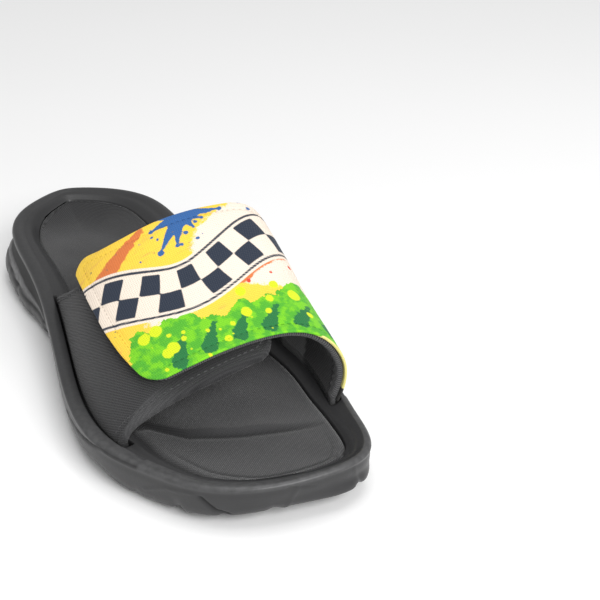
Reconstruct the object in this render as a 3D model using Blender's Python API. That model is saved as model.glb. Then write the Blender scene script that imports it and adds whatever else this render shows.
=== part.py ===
# Sport slide sandal, the right shoe of the pair: a moulded sole, an insole and
# two straps that close over each other. Sizes are in metres, +X to the toe,
# +Y to the wearer's left (the inner side of this right shoe), +Z up.
import math

import bmesh
import bpy
import numpy as np

MM = 0.001

# Overall sizes
SOLE_LENGTH = 280 * MM
SOLE_WIDTH = 108 * MM
HEEL_RIM_HEIGHT = 31 * MM
STRAP_HEIGHT = 79 * MM
TOE_SPRING = 6 * MM
SHANK_RISE = 5 * MM
HEEL_LIFT = 1.5 * MM

# Where the middle of the outline lies from the origin, which is under the
# middle of the whole shoe
FRAME_X = 1.55 * MM
FRAME_Y = 3.35 * MM

# Sole details
LUGS_PER_SIDE = 17
LUG_GROOVE = 1.6 * MM
LUG_REACH = 10 * MM
LUG_END = 2.5 * MM
FLARE = 7.0 * MM
TUCK = 9.5 * MM

# Insole
INSOLE_THICKNESS = 6.5 * MM
INSOLE_MARGIN = 15.5 * MM
INSOLE_EDGE_RADIUS = 3.2 * MM
BALL_PAD_RISE = 2.0 * MM
BALL_PAD_EDGE = 7 * MM
BALL_FADE_EDGE = 34 * MM
BALL_FADE_WIDTH = 26 * MM
ARCH_BUMP = 4.5 * MM
ARCH_BACK = 22 * MM
ARCH_SIDE = 27 * MM
ARCH_LONG = 34 * MM
ARCH_WIDE = 13 * MM
DISH_WIDTH = 22 * MM
SIDE_BLEND = 16 * MM

# Straps
STRAP_LATERAL_THICKNESS = 3.8 * MM
LINING_THICKNESS = 2.6 * MM
FACE_THICKNESS = 1.2 * MM
SEAT_LATERAL = 7.3 * MM
SEAT_MEDIAL = 3.4 * MM
STRAP_DIP = 1.0 * MM
STRAP_CLEAR = 0.5 * MM
CORNER_RADIUS_FACE = 9 * MM
CORNER_RADIUS_BLACK = 14 * MM
LINING_SHORTER = 1.0 * MM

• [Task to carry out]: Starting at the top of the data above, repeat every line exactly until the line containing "FRAME_Y = 3.35 * MM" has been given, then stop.

• [Full output]:
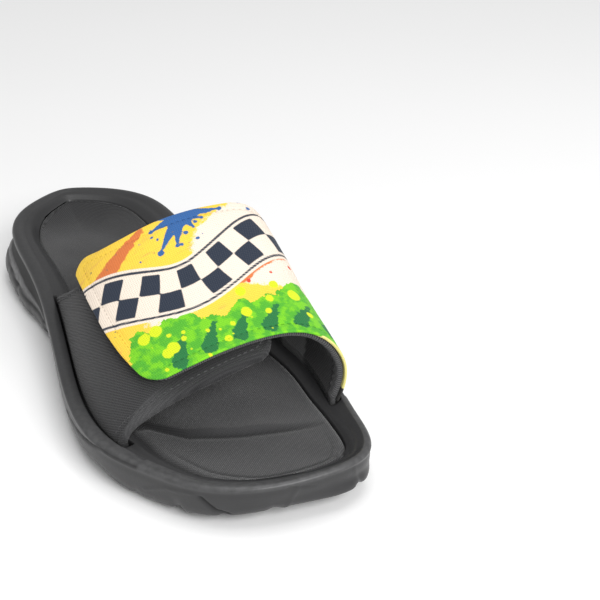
Reconstruct the object in this render as a 3D model using Blender's Python API. That model is saved as model.glb. Then write the Blender scene script that imports it and adds whatever else this render shows.
=== part.py ===
# Sport slide sandal, the right shoe of the pair: a moulded sole, an insole and
# two straps that close over each other. Sizes are in metres, +X to the toe,
# +Y to the wearer's left (the inner side of this right shoe), +Z up.
import math

import bmesh
import bpy
import numpy as np

MM = 0.001

# Overall sizes
SOLE_LENGTH = 280 * MM
SOLE_WIDTH = 108 * MM
HEEL_RIM_HEIGHT = 31 * MM
STRAP_HEIGHT = 79 * MM
TOE_SPRING = 6 * MM
SHANK_RISE = 5 * MM
HEEL_LIFT = 1.5 * MM

# Where the middle of the outline lies from the origin, which is under the
# middle of the whole shoe
FRAME_X = 1.55 * MM
FRAME_Y = 3.35 * MM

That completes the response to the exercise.